All dogs have web like feet.. The toes are connected by skin. Is that what you mean? Post a picture?


----------



## Zeusthegsd143

Based on your default picture. Your dog looks Purebred.


----------



## Zeusthegsd143

Reef LeDoux said:


> I have a 5 month old GSD with webbed feet. I also have a 1 year old English Labrador. The Shepherd already jumps from a 4' - 5' ledge into the water and swims farther and faster then the lab. Everyone at the lake says he cant be full GSD. 1. They don't have webbed feet. 2. They aren't overly fond of swimming. I have papers on him and met both parents. Just curious to hear from other GSD owners.


Don't take what others tell you about YOUR dog so seriously. Unless they are experienced and know the breed fully.


----------



## dogma13

For those not familiar with dogs bred to fetch ducks(labs Chesapeakes,etc) they do have more webbing between their toes than other breeds.Strange but true


----------



## shantinath1000

Myah has webbed toes and LVOES to swim.


----------



## Lilie

My GSD loves to swim. We actually built a pond because he loves water so much.


----------



## Big Brown Eyes

GSD's were cross bred with ducks in the 1950's as a secret CIA experiment. Now many GSD's have webbed feet.

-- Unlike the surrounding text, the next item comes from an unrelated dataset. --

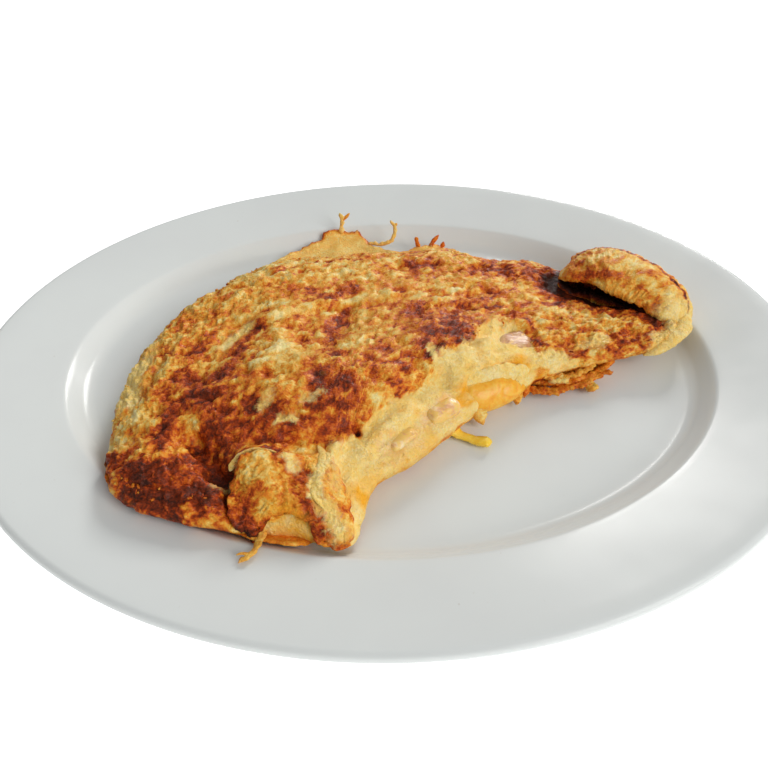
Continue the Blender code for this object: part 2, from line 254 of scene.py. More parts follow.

I have even seen a GSD lay eggs. 

See attached picture.


----------



## SuperG

Big Brown Eyes said:


> GSD's were cross bred with ducks in the 1950's as a secret CIA experiment. Now many GSD's have webbed feet.
> 
> I have even seen a GSD lay eggs.
> 
> See attached picture.
> 
> View attachment 276834



Would explain the quacking my GSD does....


SuperG


----------



## G-burg

Shepherds do have webbed feet... as do many other breeds


----------



## HOBY

Big Brown Eyes said:


> GSD's were cross bred with ducks in the 1950's as a secret CIA experiment. Now many GSD's have webbed feet.
> 
> Explains a lot. Somewhere along the line this led to that.
> DDT aka Doggie Duck Tail. My boy has webbed feet with thick toes.


----------



## SuperG

LOLOL.......yep.....definitely a ducktail on that pooch


SuperG


----------



## royals17

All dogs have webbed feet to an extent, but Labs, for example, who are bred to be retrievers/water dogs, have, I guess you could say, "extra" webbing. It helps them to be stronger swimmers and travel through the water faster. Just like duck feet or flippers on people feet. German Shepherds are not bred to have that extra webbing, because their intended purpose did not involve much water. 

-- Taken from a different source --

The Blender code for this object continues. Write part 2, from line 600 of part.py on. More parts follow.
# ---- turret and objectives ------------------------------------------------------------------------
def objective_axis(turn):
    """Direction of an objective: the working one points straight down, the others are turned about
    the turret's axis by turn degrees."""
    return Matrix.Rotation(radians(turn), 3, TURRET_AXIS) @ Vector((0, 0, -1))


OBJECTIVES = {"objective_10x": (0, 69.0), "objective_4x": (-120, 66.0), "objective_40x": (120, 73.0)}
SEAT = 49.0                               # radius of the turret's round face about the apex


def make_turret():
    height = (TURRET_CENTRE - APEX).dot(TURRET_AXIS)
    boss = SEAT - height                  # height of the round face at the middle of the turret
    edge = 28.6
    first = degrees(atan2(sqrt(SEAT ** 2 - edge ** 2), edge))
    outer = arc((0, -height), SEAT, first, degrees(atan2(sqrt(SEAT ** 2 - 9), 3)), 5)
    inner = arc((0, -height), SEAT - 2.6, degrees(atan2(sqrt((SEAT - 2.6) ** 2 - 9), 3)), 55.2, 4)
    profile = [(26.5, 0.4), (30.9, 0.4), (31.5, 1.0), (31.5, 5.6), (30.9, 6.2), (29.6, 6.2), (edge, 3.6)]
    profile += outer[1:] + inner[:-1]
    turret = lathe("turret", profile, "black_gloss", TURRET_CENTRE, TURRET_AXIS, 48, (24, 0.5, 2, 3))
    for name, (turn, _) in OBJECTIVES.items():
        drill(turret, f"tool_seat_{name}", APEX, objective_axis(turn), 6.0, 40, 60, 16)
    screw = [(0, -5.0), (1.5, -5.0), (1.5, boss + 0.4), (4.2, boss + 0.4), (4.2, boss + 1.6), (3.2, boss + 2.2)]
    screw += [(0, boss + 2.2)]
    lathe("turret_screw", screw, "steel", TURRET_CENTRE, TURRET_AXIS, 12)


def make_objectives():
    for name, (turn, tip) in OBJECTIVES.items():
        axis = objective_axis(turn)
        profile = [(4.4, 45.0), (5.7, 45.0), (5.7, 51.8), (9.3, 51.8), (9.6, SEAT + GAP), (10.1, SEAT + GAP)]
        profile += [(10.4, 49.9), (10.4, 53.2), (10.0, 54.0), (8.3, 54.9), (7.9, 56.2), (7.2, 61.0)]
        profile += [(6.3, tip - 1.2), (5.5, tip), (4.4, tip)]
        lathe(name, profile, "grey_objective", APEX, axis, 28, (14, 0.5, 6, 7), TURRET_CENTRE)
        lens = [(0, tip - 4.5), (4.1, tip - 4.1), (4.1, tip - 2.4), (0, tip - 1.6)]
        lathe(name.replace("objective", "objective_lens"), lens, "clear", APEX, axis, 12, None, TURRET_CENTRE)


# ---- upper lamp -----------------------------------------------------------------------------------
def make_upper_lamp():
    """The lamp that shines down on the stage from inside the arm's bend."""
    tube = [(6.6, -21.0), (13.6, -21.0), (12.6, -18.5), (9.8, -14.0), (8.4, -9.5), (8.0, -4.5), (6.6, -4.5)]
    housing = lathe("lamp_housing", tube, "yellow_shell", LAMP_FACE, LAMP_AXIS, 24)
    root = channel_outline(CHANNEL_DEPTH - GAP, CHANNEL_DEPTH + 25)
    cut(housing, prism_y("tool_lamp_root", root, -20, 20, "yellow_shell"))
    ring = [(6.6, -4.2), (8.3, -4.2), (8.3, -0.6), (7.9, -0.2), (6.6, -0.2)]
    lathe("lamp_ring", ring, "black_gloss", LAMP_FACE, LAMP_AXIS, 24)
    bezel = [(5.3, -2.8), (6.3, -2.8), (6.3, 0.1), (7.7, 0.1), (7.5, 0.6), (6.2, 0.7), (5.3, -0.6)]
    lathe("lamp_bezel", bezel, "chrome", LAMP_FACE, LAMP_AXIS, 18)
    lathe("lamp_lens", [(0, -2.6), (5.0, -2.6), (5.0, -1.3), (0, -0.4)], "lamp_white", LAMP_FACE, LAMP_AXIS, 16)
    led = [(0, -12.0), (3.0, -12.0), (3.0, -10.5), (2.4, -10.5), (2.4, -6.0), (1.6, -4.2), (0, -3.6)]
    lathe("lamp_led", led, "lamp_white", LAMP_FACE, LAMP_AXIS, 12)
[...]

I have a picture of a webbed foot on a dog... just off Google.


----------



## Liesje

I do not know about webbed feet, but both my GSDs LOVE water, and dogs from the breeder of the older (who is the father of the younger) all seem to love water. Both of them dock dive competitively. The younger loves water so much, I can't keep him out. At the cottage if we are not playing fetch in the water or dock diving, he will wade in about shoulder deep and just sit in the water rather than sitting on the dock or the beach. He makes his own games chasing waves or pulling his toys underwater and then "diving" for them. At home, I have to keep the water bucket 1/4 full or he will try to play in it (paw at the water, dunk his head in repeatedly). In the summer I have wading pools on my patio for him. It took him a few days to get comfortable jumping off the competition platform into a clear pool but he was comfortable around lake water from day one.


----------



## Saphire

Someone please take a pic of their GSD'S foot for comparison so everyone can see it. Lol
I'm at work so I can't help.


----------



## Hineni7

Areli 41wk old GSD absolutely LOVES water (although her brother a Alaskan Malamute/GSD loves it even more)


----------